Old’s Worship that is Reformed opened up a whole new world for me. A chapter was devoted to a discussion of each element of worship, beginning with its roots in Scripture, followed by surveys of its practice in the early church, its modification (and at times corruption) in the Middle Ages, its restoration during the Reformation, and its continuation by the Reformed church since. Again, for ministers of my generation, there was simply nothing like it to be found. Here was the objective answer to our subjective instincts. Here was the antidote to the seductions on the one hand, of the trivialities of the budding contemporary worship movement of the 1990’s, and on the other hand of the ritualization and liturgical formality of Anglicanism. Reading it was, well, thrilling. It was an oasis of sanity, an island of edifying order in a church world spinning out of control.

In 1992 Dr. Old published The Shaping of the Reformed Baptismal Rite in the Sixteenth
Century (not a title calculated to produce a best seller). While absorbing its extraordinary scholarship on vacation in Hound Ears, North Carolina, I wondered, is he still alive? Might I talk to him? So I called information for the phone number of a Hughes Old in Trenton, N.J. It was listed! I called. His wife Mary answered. She said he was out working in the garden. I begged her to let him be, but she insisted, no, he’ll want to talk to you. So we talked. About an hour. He was endlessly fascinating and a goldmine of information. I called repeatedly as I prepared Leading in Worship for publication, even sending him the manuscript. Likewise, I called as I prepared Reformed Worship and other projects.  Always he was generous with his time and counsel.

At some point I learned that behind his publications was his doctoral thesis, The Patristic Roots of Reformed Worship,  a rare but groundbreaking book that vindicates Calvin’s claim that the reforms of worship in Geneva were “According to the Custom of the Ancient Church.” The reforms of Reformed Protestantism, Old demonstrated, were rooted in the Patristics (the church fathers), such as Augustine, Chrysostom, Tertullian, and Origen, among many others. Patristic Roots is a comprehensive rebuttal of high church claims of the antiquity of their worship and a vigorous defense of the Reformers and historic Reformed practice.

Dr. Old kept churning out the books. Themes and Variations for a Christian Doxology is a brilliant but under-appreciated work that shows how Reformed worship honors various scriptural genres: the prophets critique of Israel’s formalism, the poets’ love of sung praise, the wisdom tradition’s bookish piety (“O how I love your law”), and so on. The Reformed church doesn’t rely on a text here and there to justify its practices, Old demonstrated. Whole biblical genres may be invoked to support its ministry.

I read Old’s Leading in Prayer  on the way to Scotland for a ministerial conference. Dr.

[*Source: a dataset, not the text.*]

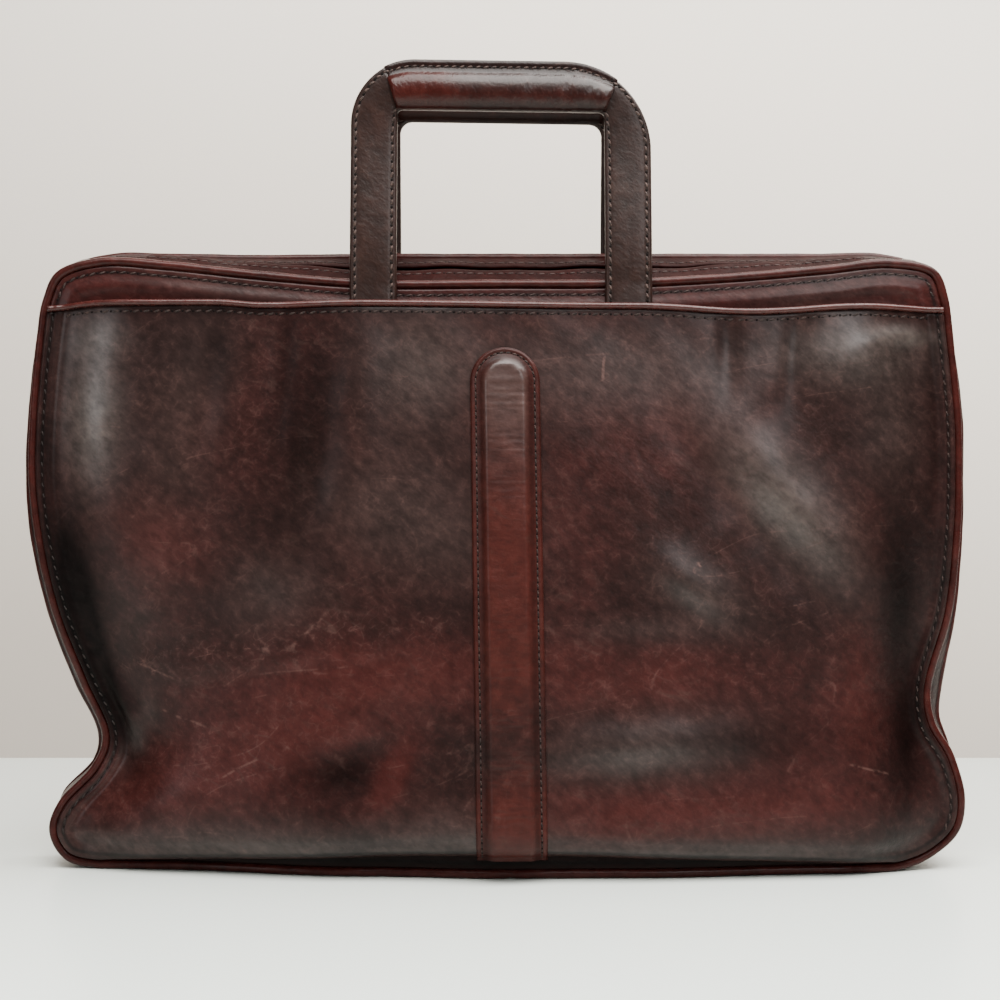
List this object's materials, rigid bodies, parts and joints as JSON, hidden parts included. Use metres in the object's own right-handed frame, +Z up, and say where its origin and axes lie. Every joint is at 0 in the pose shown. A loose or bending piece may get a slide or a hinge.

Old, for whom Matthew Henry (1602-1714) is a heroic figure, sought with its publication to revive free prayer in the tradition of Henry’s Method of Prayer,  the deterioration of which had become, in his words, “an embarrassment to the tradition.” He urges a “full-diet” of biblical prayer, providing practical helps for those leading in public prayer: prayers of praise, confession of sin, thanksgiving, intercession (including the five-fold petitions for the sanctification of the saints, the church, the sick, the civil government, and Christian mission), illumination, and benediction.

Beginning in 1998, Dr. Old began to publish his seven volume History of the Reading and Preaching of Scripture in the Christian Church, a landmark in liturgical scholarship and a monumental defense of lectio continua reading and preaching as acts of worship, indeed, worship at its apex. Finally, he published in Holy Communion in the Piety of the Reformed Church, a massive articulation and defense of the communion practices of the Reformed church and the role of the eucharist in nurturing piety.